I am aware of strategically placed signs / for pedestrians of earth:
Hold onto handrails
Watch your step
Moving walkway will end
Please be prepared to step off
Keep shoelaces and straps away
from moving parts
Open-toed shoes not allowed
Please keep walkway clear."
"Landscapes" p 25-26 "Which one, / cold, hard dirt, / hot, hard dirt, / is worse for kneeling? / Mass celebrated outdoors...The faithful endure kneeling / and what seems like endless / minutes of standing. / Feet flattening into the dirt." "Dirt" p 23 The O'odham historically inhabited a large amount of the southwest, their land extending south to Sonora, Mexico, north to Central Arizona (just north of Phoenix), west to the Gulf of California, and east to the San Pedro River. This land was known as the "Papagueria" and was home to the O'odham people for thousands of years. In 1853, the O'odham land was divided almost in half, between the United States and Mexico. The United States agreed to honor all land rights of the O'odham when the divide was made, however, the O'odham continue to lose land on both sides of the border. Initially, the border did not create a problem for the O'odham because it was not strictly enforced. However, in recent years, immigration laws affect the O'odham and prevent them from crossing it freely - to collect foods and materials needed for sustainability, and to visit family members and traditional sacred sites. The O'odham are now required to produce passports and border identification cards to enter the U.S. The division of O'odham lands has caused a division in O'odham society, with each of the five tribes politically and geographically distinct because of it. “[T]here are three pieces in this collection that are directly related to the border issues—as they relate to O’odham people. One is “Birth Witness,” another is “Lost Prayers,” and the third is one that one wouldn’t normally think of in that way, “Crossing Mountains.” “Crossing Mountains” is a reflection of the prayers and other forms of protection I thought we should have when traveling after the disasters.” -O.Z., interview on "Where Clouds Are Formed" "...what a desert place is. / A place dependent on rains of summer, / light dusting of snow..." p 44 “We walk away from the fire;
no matter how far we walk, we carry this scent with us.

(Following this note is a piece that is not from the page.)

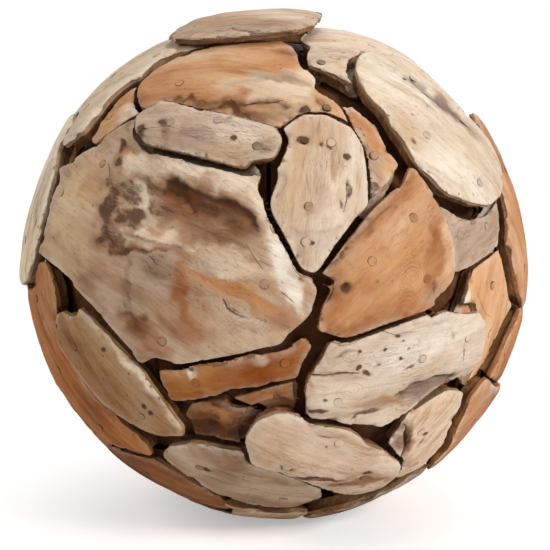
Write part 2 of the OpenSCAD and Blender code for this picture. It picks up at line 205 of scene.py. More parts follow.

New York City, France, Germany -
we catch the scent of burning wood;
we are brought home.” “Smoke in Our Hair” p 72 "The O’odham roamed the desert / with precarious steps. / Keeping an eye on the horizon, moving, / seemingly becoming a part of the heat and dryness / of their landscape. / They walk knowing the heat and aridity of their namesake place." "Lost Prayers" p 15 “I think the tension I am pointing to here is one that is part of my experience as an O’odham person. Although others who have similar life experiences may have these same types of tensions. The tension is simply that of being aware of the different spaces one must negotiate for the things one must get done, whether it is work, family, politics and so on. The dichotomy of two landscapes or multiple landscapes helps me to understand and better negotiate all the spaces I must walk around in.” -O.Z. The division of O'odham lands resulted in a geographic division of O'odham society. O'odham bands are broken up into four federally recognized tribes: the Tohono O'odham Nation, the Gila River Indian Community, the Ak-Chin Indian Community and the Salt River (Pima Maricopa) Indian community. The Hia-C'ed O'odham are not federally recognized, but reside throughout southwestern Arizona. All of the groups speak the O'odham language, which derives from the Uto-Aztecan language group, but each group has their own dialect. “I find there are themes that work very well in O’odham, and so I take the process through for the piece in that language. Once the piece is completed in O’odham I have another decision and that is whether to have the piece in English. I don’t necessarily translate it but actually create a new piece that resonates the same theme. I know I also consciously decide to manipulate text by weaving O’odham and English in a single piece, and those are decisions I make and play with the language to see if it works.” -O.Z. Walking with Language
Some have carried it, held it close, protected.
Others have pulled it along like a reluctant child.
Still others have waved it like a flag, a signal to others.
And some have filled it with rage
and dare others to come close.
And there are those who find their language a burdensome shackle.
They continually pick at the lock. p 64 "It is a language useful for pulling memory from the depths of the earth. / It is useful for praying with the earth and sky. / It is useful for singing songs that pull down the clouds. / It is useful for calling rain. / It is useful for speeches and incantations / that pull sickness from the minds and bodies of believers. / It is a language too civil for writing.” p 13 “Birth Witness” “Instead, one must know the language of the land. / One must know the balance of the desert. / One must know how to pray / so that all the elements of nature will fall into rhythm. / These are the kinds of prayers that will work.” p 15 “Lost Prayers” Oig’am si, ‘oig ‘am si Come now, come now
Si g o ‘e-keihi Step lively
Si g o ‘e-keihi Step lively
Att o’i-hudiñ g cewagi We will pull down the clouds
Att o ‘i-wai g ju:ki We will call the rain
Oig ‘am si, ‘oig ‘am si Come now, come now
U:gk o himc g jewed We will make the dust rise
U:gk o himc g jewed We will make the dust rise
Att o’i-hudiñ g cewagi We will pull down the clouds pp 24-25 “You come to us from people with / words on their tongue.” p 55 “Words on Your Tongue” What is this "place" for Zepeda?